Carmichael was born in Trinidad, June 21, 1941. He moved to New York City at age 11, and grew up in a predominantly white neighborhood in the Bronx. Has a degree in philosophy from Howard University (1964).
The individuals in this unit, then, have more than embraced the African American dream of a better, more equitable world.
To establish a more actively political consciousness among African Americans and a more powerful racial image, Marcus Garvey founded the Universal Negro Improvement Association, Malcolm X advocate black Nationalism, W.E. B. Du Bois espoused Pan-Africanism, Martin Luther King redefined Civil Disobedience, and Zora Neale Hurston pleaded for Human unity. Strategies have varied as widely as the experience and ideology of the women and men who devised them. Even though these individuals mentioned in this unit has diverse individual stories, that all share a vision of justice.

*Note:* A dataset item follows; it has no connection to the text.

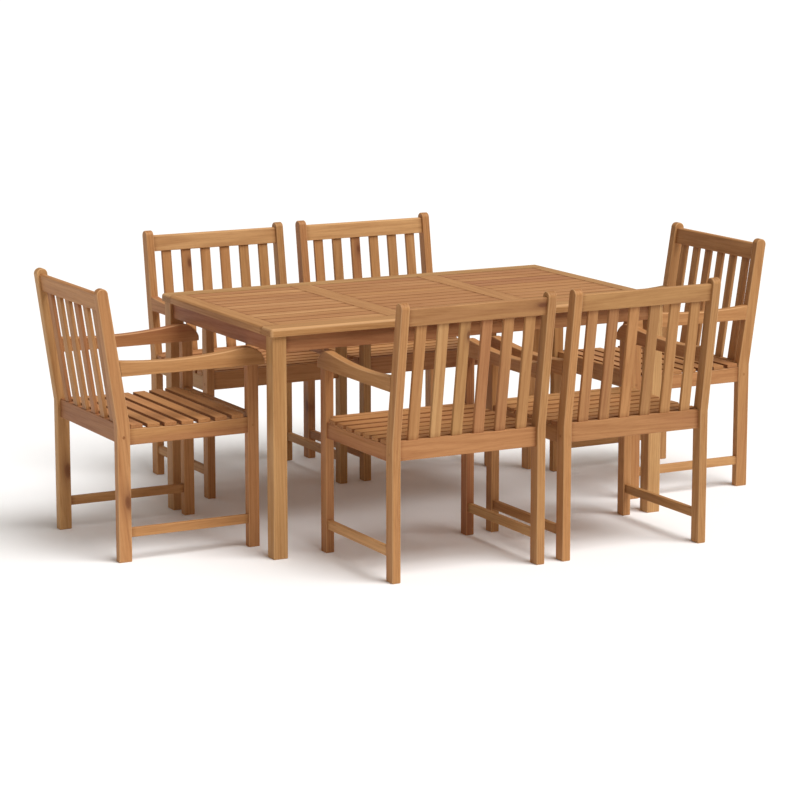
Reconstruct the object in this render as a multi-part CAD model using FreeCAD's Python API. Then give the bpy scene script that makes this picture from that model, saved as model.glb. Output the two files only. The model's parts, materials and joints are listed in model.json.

Furthermore, while any single strategy may have effected but a small advance in its time, or even occasioned a major setback, every battle, march, rebellion, riot, protest, and outcry for that justice have made change possible.
Freedom, justice and equality have first to be imagined to be achieved. In vision lie the seeds of change and our social reality has in fact often proved to be altered by the dreams it would appear most adamantly to resist.